Instructions to follow:
Reproduce the entries from their first line up to and including the line with "WEB_EDGE_R = 1.5". Leave out everything after it.
--------------------
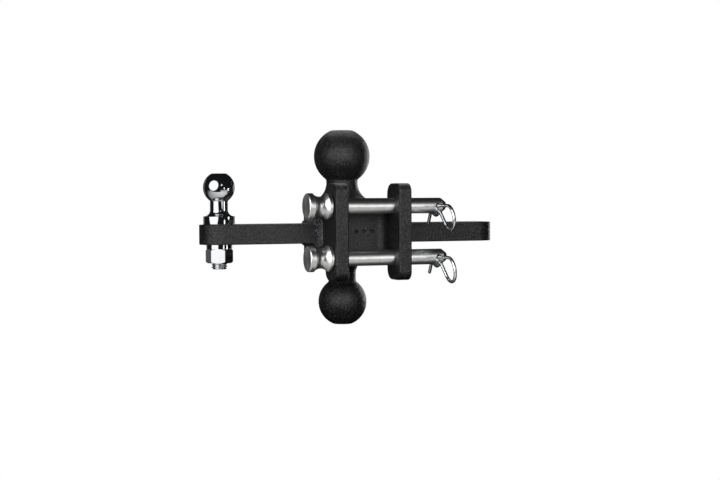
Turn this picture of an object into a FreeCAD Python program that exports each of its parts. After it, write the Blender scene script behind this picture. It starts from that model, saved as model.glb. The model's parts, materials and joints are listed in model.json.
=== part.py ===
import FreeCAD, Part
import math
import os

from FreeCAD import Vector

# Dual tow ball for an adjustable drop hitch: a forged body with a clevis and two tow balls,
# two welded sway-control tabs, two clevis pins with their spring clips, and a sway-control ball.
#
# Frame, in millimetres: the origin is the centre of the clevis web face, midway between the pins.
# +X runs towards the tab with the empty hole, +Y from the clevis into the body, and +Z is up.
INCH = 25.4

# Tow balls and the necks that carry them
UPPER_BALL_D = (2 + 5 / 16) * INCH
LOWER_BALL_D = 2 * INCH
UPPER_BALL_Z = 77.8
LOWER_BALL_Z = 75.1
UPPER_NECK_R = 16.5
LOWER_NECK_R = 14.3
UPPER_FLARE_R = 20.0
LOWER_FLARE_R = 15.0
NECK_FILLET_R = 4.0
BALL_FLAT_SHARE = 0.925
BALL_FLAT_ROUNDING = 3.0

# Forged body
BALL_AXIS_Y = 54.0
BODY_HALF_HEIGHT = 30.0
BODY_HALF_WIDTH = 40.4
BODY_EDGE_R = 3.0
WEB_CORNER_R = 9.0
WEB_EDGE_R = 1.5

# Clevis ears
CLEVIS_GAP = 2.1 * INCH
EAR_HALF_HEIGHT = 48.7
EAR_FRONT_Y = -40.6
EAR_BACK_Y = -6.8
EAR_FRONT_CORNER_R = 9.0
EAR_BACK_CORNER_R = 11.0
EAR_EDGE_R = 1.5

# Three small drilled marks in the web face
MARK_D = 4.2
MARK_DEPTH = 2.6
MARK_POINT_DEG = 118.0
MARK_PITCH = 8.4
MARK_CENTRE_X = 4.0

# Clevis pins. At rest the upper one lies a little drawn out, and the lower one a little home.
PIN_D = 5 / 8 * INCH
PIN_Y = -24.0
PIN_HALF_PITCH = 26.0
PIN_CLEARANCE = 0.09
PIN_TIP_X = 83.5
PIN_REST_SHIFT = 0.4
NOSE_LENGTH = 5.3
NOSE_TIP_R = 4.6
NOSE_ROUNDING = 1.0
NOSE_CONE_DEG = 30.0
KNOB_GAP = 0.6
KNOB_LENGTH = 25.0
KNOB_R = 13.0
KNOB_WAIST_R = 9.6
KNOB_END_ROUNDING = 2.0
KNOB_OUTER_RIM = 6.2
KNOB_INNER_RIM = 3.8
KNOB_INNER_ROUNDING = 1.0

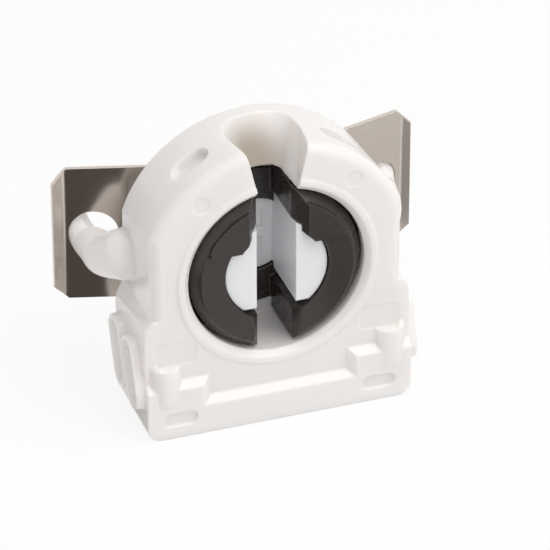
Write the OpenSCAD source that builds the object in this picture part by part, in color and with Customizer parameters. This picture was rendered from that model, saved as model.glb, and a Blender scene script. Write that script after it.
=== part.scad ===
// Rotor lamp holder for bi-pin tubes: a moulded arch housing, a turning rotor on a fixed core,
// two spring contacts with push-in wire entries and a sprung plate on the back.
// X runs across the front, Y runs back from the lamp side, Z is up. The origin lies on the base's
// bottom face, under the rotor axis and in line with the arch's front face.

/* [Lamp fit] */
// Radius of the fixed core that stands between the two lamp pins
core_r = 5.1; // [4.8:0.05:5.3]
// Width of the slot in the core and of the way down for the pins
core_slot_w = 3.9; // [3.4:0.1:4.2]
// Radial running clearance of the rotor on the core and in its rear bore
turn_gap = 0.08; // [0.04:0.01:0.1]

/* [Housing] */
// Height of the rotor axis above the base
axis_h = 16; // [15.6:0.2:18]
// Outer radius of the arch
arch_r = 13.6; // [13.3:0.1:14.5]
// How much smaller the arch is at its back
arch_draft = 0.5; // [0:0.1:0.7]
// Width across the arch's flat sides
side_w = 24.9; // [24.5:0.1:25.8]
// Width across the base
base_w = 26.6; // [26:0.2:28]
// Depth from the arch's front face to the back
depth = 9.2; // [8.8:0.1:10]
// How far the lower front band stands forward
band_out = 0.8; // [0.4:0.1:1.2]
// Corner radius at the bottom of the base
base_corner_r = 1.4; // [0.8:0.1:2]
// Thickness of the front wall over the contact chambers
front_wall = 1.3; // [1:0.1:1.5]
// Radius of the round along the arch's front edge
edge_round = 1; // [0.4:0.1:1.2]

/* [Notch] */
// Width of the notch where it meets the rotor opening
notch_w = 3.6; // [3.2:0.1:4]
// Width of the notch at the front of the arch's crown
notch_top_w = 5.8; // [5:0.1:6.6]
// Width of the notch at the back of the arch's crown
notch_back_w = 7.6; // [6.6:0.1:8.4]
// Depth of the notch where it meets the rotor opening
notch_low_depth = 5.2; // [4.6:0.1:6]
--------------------
Written answer:
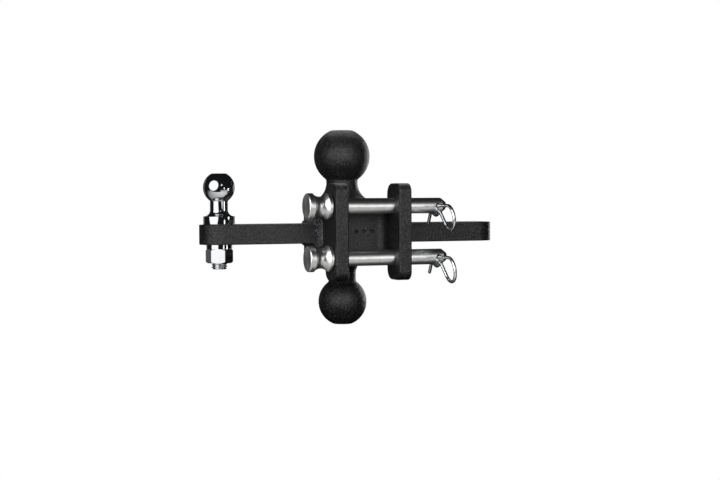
Turn this picture of an object into a FreeCAD Python program that exports each of its parts. After it, write the Blender scene script behind this picture. It starts from that model, saved as model.glb. The model's parts, materials and joints are listed in model.json.
=== part.py ===
import FreeCAD, Part
import math
import os

from FreeCAD import Vector

# Dual tow ball for an adjustable drop hitch: a forged body with a clevis and two tow balls,
# two welded sway-control tabs, two clevis pins with their spring clips, and a sway-control ball.
#
# Frame, in millimetres: the origin is the centre of the clevis web face, midway between the pins.
# +X runs towards the tab with the empty hole, +Y from the clevis into the body, and +Z is up.
INCH = 25.4

# Tow balls and the necks that carry them
UPPER_BALL_D = (2 + 5 / 16) * INCH
LOWER_BALL_D = 2 * INCH
UPPER_BALL_Z = 77.8
LOWER_BALL_Z = 75.1
UPPER_NECK_R = 16.5
LOWER_NECK_R = 14.3
UPPER_FLARE_R = 20.0
LOWER_FLARE_R = 15.0
NECK_FILLET_R = 4.0
BALL_FLAT_SHARE = 0.925
BALL_FLAT_ROUNDING = 3.0

# Forged body
BALL_AXIS_Y = 54.0
BODY_HALF_HEIGHT = 30.0
BODY_HALF_WIDTH = 40.4
BODY_EDGE_R = 3.0
WEB_CORNER_R = 9.0
WEB_EDGE_R = 1.5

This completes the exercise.